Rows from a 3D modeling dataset
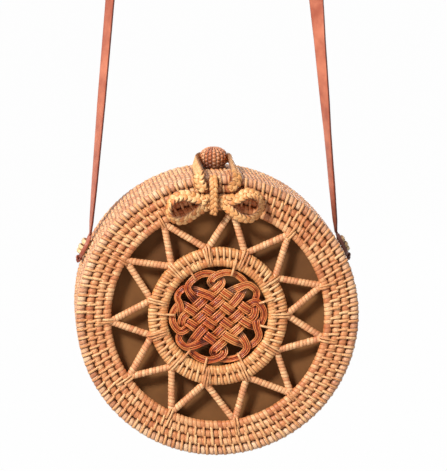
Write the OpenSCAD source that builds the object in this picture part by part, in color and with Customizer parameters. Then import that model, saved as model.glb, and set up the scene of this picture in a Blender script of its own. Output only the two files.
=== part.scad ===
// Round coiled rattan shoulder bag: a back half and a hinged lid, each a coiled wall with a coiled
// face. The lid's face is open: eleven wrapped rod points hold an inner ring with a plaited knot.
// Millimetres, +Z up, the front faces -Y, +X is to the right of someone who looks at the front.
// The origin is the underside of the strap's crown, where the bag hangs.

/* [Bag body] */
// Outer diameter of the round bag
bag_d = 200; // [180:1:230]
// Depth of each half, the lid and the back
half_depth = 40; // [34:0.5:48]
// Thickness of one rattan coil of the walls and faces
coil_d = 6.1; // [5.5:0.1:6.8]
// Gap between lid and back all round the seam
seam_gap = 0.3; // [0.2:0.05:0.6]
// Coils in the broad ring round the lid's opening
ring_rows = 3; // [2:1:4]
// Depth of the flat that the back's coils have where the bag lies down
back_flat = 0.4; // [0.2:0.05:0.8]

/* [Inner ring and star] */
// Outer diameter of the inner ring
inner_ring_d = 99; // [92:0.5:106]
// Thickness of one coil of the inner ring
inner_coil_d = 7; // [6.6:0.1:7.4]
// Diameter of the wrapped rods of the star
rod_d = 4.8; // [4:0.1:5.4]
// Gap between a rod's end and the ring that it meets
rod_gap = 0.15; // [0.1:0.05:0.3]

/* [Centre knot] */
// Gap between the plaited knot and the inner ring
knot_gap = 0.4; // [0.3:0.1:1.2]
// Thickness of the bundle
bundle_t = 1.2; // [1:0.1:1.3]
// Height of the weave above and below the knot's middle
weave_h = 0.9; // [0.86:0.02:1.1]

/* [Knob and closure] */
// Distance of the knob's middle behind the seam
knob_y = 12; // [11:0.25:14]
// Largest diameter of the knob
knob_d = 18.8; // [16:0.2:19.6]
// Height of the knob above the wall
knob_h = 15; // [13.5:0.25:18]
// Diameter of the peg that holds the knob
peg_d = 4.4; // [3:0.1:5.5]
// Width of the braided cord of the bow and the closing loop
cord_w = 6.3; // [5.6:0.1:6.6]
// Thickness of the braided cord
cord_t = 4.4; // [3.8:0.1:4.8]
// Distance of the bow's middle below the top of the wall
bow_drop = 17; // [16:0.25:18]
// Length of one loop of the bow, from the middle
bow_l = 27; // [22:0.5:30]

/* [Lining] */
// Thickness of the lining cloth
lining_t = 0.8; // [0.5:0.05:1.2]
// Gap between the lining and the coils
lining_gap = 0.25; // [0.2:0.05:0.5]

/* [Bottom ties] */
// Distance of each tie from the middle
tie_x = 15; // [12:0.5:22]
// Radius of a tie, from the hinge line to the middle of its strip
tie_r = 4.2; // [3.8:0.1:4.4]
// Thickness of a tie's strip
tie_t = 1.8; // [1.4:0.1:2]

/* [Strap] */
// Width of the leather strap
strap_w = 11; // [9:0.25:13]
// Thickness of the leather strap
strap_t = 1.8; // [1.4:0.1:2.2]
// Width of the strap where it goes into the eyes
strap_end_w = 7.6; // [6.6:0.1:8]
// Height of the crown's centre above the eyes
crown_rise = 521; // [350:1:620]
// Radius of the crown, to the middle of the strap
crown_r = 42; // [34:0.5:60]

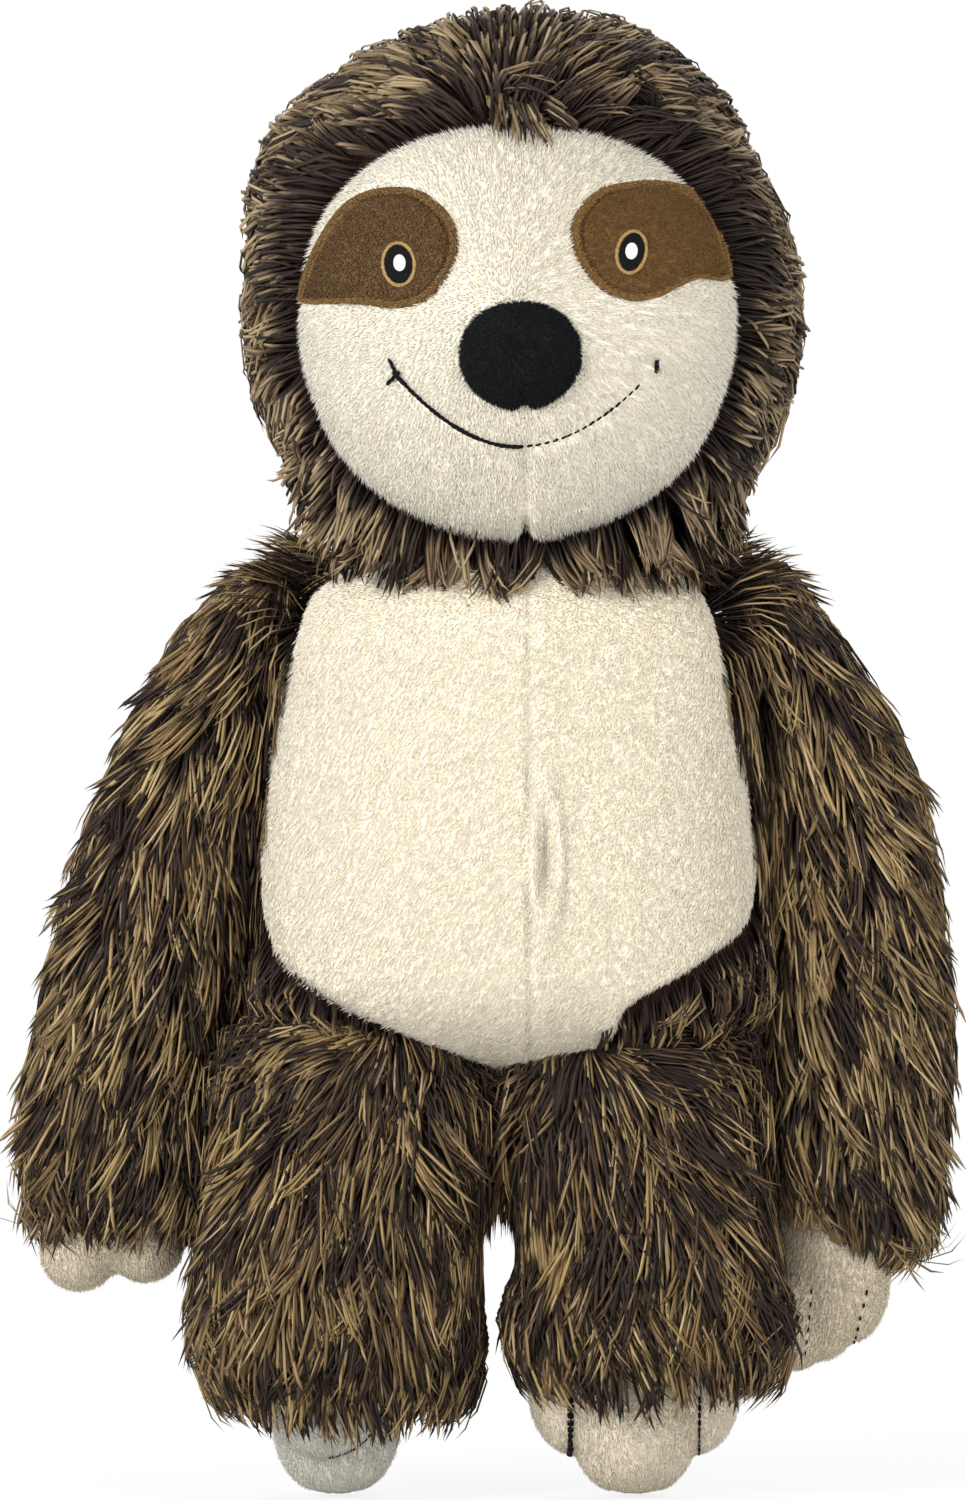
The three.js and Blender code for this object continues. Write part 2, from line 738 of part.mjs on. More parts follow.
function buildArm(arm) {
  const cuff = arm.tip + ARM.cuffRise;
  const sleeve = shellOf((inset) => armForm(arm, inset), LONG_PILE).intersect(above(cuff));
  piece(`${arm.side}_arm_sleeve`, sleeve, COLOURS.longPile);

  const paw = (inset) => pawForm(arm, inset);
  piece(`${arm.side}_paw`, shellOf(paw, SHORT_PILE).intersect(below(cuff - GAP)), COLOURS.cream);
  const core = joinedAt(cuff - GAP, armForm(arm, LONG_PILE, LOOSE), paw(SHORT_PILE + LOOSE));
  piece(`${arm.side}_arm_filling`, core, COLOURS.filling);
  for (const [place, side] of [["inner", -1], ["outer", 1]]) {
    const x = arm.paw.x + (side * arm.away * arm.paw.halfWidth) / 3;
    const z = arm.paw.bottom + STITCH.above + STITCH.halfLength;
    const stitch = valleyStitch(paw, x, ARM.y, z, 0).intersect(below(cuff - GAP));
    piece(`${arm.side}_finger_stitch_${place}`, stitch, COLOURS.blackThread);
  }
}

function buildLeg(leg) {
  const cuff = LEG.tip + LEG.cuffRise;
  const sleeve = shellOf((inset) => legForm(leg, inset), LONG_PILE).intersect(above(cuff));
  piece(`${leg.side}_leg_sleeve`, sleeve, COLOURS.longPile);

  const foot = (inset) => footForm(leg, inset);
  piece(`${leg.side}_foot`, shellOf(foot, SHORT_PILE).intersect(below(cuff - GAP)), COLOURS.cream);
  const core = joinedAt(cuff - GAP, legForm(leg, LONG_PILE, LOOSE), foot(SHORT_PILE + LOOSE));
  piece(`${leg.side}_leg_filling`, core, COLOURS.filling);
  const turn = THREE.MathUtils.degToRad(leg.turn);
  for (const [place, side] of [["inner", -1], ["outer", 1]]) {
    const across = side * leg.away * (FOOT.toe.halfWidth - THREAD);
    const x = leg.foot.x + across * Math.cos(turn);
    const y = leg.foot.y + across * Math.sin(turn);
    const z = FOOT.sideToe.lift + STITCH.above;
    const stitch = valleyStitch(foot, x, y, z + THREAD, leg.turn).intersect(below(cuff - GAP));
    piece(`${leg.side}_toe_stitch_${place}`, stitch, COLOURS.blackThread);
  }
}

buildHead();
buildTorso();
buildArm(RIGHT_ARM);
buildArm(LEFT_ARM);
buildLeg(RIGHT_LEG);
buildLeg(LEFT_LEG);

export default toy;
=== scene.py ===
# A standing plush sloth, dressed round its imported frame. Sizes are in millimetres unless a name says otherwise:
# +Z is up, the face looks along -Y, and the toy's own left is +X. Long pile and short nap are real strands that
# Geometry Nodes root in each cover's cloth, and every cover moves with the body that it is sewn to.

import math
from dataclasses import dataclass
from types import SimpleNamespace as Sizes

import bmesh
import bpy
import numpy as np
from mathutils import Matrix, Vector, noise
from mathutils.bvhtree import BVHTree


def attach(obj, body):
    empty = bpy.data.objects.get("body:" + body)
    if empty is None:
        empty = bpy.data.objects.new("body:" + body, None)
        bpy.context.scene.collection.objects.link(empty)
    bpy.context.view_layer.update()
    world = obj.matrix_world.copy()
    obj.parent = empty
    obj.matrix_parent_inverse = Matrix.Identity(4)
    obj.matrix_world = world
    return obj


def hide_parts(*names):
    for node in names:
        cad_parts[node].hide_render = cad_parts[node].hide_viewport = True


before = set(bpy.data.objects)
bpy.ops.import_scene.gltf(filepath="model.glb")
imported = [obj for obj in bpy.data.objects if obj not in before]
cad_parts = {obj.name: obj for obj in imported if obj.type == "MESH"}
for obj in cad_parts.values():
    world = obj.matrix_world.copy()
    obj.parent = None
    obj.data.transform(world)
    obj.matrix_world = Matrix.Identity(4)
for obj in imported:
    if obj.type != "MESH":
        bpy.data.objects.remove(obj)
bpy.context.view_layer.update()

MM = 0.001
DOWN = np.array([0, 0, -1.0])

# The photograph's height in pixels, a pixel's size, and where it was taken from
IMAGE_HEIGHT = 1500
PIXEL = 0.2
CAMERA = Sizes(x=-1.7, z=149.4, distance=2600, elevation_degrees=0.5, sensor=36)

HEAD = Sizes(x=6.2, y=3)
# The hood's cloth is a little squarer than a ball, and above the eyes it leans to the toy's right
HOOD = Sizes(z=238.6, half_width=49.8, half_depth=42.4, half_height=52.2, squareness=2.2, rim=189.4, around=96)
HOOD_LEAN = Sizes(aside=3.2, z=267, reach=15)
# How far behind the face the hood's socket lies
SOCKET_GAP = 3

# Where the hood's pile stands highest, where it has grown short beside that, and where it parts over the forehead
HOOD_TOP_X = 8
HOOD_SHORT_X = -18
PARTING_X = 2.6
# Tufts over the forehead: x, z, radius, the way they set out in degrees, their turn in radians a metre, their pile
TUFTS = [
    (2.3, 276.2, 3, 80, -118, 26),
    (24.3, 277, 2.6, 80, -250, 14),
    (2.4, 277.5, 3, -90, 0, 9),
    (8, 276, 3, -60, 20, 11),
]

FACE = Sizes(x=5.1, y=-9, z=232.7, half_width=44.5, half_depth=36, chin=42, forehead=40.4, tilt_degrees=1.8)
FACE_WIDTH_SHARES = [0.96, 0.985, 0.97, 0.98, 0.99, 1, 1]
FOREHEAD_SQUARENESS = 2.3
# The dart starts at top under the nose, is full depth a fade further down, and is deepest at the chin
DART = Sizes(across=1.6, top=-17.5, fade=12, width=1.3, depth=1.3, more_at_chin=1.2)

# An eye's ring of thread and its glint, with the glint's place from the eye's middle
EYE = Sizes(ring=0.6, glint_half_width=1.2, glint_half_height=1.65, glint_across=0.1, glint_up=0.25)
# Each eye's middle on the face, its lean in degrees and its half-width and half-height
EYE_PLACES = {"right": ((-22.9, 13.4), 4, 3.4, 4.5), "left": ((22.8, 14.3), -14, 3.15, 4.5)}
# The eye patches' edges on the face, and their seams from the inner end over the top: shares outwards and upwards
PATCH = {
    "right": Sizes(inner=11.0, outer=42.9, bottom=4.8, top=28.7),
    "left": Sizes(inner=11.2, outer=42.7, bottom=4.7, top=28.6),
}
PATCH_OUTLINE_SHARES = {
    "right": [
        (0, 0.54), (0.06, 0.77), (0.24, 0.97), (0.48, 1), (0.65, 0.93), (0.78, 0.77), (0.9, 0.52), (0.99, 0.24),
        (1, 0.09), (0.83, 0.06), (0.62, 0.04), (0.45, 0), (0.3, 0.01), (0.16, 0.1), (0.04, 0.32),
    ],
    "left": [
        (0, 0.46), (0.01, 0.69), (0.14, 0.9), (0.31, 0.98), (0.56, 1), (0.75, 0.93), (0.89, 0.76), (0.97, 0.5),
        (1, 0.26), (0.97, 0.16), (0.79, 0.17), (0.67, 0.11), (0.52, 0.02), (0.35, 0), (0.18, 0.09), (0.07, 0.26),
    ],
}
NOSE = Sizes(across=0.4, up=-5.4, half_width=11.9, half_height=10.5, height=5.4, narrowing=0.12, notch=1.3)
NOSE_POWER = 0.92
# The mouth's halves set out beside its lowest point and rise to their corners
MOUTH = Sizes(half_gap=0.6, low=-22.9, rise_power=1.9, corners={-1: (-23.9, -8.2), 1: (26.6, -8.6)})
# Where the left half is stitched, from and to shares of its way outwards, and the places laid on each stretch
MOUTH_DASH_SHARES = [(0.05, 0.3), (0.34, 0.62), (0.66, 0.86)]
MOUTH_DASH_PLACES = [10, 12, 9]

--

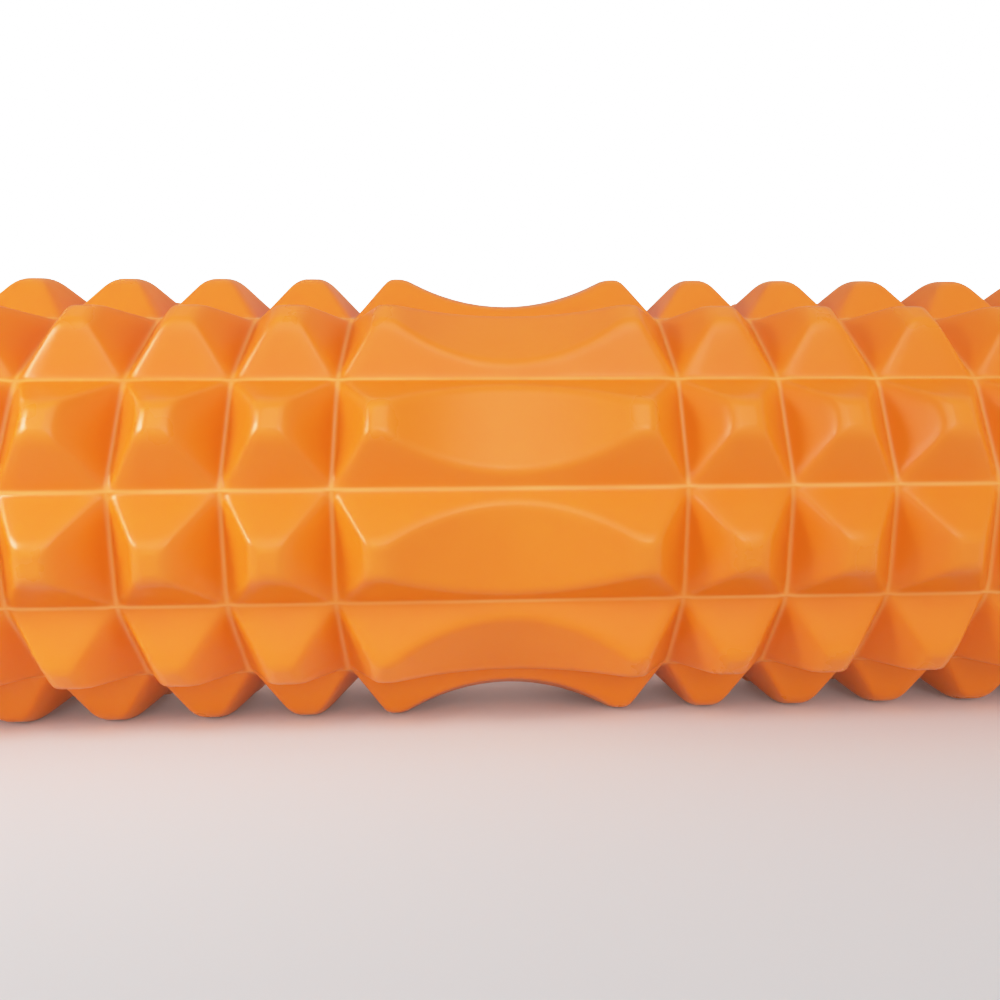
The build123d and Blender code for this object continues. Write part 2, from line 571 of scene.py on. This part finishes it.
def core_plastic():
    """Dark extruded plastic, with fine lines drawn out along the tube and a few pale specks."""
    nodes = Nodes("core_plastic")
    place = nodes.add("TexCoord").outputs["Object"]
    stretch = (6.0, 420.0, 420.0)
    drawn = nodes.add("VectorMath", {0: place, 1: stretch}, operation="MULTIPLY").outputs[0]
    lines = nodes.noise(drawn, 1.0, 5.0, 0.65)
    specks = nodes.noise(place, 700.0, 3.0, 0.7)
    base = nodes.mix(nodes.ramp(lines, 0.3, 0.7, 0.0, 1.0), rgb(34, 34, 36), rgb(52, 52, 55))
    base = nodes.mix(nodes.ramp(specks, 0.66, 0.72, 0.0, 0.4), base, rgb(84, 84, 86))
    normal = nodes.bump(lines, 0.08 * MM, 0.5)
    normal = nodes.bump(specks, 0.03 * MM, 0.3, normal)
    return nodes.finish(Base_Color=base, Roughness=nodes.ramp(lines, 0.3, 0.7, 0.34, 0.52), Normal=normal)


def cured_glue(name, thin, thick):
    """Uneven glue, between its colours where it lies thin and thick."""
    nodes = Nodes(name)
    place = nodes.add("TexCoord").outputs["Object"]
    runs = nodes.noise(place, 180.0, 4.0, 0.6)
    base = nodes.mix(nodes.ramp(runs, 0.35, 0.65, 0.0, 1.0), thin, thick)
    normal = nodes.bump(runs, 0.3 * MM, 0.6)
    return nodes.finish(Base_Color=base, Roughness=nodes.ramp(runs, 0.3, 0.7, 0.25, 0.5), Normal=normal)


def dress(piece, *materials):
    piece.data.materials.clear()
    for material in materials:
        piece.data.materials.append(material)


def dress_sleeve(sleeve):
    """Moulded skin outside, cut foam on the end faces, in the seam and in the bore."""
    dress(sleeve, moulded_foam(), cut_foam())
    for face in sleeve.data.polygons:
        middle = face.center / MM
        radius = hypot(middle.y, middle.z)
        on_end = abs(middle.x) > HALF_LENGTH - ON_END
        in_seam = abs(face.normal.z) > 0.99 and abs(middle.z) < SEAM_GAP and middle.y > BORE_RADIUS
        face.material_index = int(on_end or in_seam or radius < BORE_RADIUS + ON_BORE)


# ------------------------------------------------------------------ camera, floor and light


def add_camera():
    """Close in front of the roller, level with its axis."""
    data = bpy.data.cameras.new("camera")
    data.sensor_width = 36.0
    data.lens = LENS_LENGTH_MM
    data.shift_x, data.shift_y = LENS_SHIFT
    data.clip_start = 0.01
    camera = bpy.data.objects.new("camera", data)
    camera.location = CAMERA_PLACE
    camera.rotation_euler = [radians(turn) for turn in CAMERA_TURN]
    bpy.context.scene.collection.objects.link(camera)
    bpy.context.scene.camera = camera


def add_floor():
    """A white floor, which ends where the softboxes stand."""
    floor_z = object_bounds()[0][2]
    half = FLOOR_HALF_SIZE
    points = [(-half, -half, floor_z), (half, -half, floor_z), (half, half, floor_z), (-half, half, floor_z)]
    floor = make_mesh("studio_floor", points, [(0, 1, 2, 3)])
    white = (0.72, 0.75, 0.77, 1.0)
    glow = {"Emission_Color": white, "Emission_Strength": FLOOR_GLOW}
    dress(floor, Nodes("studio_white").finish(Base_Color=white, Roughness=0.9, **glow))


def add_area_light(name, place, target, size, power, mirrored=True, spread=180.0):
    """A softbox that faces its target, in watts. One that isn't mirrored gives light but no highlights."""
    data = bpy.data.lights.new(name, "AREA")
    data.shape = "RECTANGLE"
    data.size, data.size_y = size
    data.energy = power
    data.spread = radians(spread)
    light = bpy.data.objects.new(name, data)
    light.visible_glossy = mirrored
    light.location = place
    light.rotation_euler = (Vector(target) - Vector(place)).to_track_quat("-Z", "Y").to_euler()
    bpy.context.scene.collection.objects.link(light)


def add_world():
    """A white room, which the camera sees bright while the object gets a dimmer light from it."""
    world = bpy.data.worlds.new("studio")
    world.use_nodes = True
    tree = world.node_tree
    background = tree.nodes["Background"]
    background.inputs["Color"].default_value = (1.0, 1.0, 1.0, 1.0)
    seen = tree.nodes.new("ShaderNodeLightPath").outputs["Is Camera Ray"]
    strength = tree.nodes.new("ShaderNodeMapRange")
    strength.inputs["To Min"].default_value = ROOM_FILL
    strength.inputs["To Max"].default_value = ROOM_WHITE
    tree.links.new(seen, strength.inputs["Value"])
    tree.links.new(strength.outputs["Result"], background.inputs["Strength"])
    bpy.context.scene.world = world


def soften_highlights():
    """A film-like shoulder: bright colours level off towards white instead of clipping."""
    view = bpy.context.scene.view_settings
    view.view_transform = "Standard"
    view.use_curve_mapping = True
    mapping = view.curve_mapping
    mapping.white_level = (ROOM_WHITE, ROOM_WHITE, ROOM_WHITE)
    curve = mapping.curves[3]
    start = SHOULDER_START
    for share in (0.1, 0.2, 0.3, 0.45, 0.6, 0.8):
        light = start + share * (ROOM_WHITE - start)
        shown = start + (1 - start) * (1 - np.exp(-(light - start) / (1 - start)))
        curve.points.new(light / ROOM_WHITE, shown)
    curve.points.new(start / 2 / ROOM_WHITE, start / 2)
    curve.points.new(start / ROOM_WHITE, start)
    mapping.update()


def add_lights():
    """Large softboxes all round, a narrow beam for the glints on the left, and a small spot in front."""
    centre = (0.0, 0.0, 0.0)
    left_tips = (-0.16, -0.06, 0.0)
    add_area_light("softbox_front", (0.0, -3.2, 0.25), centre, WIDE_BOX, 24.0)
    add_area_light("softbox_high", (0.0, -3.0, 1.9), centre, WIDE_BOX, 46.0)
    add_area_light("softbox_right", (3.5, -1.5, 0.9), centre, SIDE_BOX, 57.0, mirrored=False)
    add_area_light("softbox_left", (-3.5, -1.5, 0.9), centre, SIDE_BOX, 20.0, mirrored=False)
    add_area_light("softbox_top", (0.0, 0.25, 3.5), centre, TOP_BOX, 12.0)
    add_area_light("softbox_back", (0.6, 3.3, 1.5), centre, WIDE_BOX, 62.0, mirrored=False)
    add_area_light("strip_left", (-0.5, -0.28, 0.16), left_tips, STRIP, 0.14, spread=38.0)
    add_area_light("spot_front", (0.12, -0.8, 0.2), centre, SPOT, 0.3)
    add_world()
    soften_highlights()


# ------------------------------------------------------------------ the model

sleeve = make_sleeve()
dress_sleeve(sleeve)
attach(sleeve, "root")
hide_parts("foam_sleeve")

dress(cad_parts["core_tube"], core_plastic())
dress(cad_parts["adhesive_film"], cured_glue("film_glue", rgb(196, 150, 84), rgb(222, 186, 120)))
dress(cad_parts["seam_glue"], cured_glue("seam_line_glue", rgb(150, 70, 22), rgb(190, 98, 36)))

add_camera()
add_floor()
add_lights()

* * *

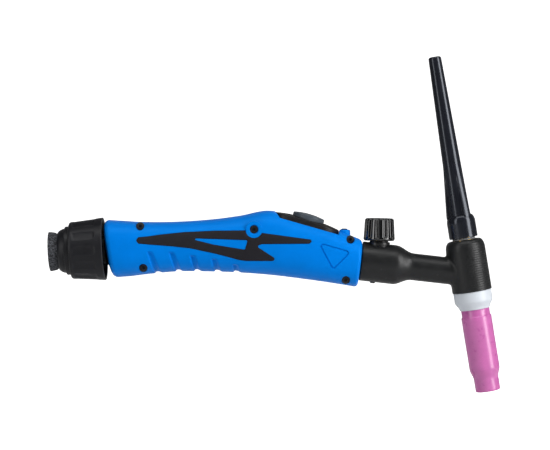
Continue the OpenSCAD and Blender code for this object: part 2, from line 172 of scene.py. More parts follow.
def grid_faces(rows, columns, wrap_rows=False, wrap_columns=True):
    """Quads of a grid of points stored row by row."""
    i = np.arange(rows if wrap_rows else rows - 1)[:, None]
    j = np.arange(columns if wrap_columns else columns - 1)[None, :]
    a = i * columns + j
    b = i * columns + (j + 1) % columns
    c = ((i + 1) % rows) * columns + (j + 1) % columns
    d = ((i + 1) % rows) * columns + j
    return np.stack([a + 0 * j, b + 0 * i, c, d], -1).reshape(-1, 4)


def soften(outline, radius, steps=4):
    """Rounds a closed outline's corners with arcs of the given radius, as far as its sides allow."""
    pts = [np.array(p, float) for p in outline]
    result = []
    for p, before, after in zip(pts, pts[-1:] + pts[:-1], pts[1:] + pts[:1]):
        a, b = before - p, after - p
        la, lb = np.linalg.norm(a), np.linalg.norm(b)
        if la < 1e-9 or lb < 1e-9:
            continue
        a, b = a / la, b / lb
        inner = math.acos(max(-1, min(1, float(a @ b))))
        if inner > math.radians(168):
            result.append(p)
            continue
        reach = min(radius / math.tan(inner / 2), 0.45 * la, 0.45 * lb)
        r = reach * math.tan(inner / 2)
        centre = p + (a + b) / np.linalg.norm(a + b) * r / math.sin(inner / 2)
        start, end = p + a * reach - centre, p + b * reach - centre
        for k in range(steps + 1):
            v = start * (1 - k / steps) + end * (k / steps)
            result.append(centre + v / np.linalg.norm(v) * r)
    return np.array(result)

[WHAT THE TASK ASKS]
Extract, word for word, every line beginning with the one that holds "The build123d and" and concluding with the one that holds "0.34, 0.52), Normal=normal)". Include both of those lines.

[ANSWER TO THE TASK]
The build123d and Blender code for this object continues. Write part 2, from line 571 of scene.py on. This part finishes it.
def core_plastic():
    """Dark extruded plastic, with fine lines drawn out along the tube and a few pale specks."""
    nodes = Nodes("core_plastic")
    place = nodes.add("TexCoord").outputs["Object"]
    stretch = (6.0, 420.0, 420.0)
    drawn = nodes.add("VectorMath", {0: place, 1: stretch}, operation="MULTIPLY").outputs[0]
    lines = nodes.noise(drawn, 1.0, 5.0, 0.65)
    specks = nodes.noise(place, 700.0, 3.0, 0.7)
    base = nodes.mix(nodes.ramp(lines, 0.3, 0.7, 0.0, 1.0), rgb(34, 34, 36), rgb(52, 52, 55))
    base = nodes.mix(nodes.ramp(specks, 0.66, 0.72, 0.0, 0.4), base, rgb(84, 84, 86))
    normal = nodes.bump(lines, 0.08 * MM, 0.5)
    normal = nodes.bump(specks, 0.03 * MM, 0.3, normal)
    return nodes.finish(Base_Color=base, Roughness=nodes.ramp(lines, 0.3, 0.7, 0.34, 0.52), Normal=normal)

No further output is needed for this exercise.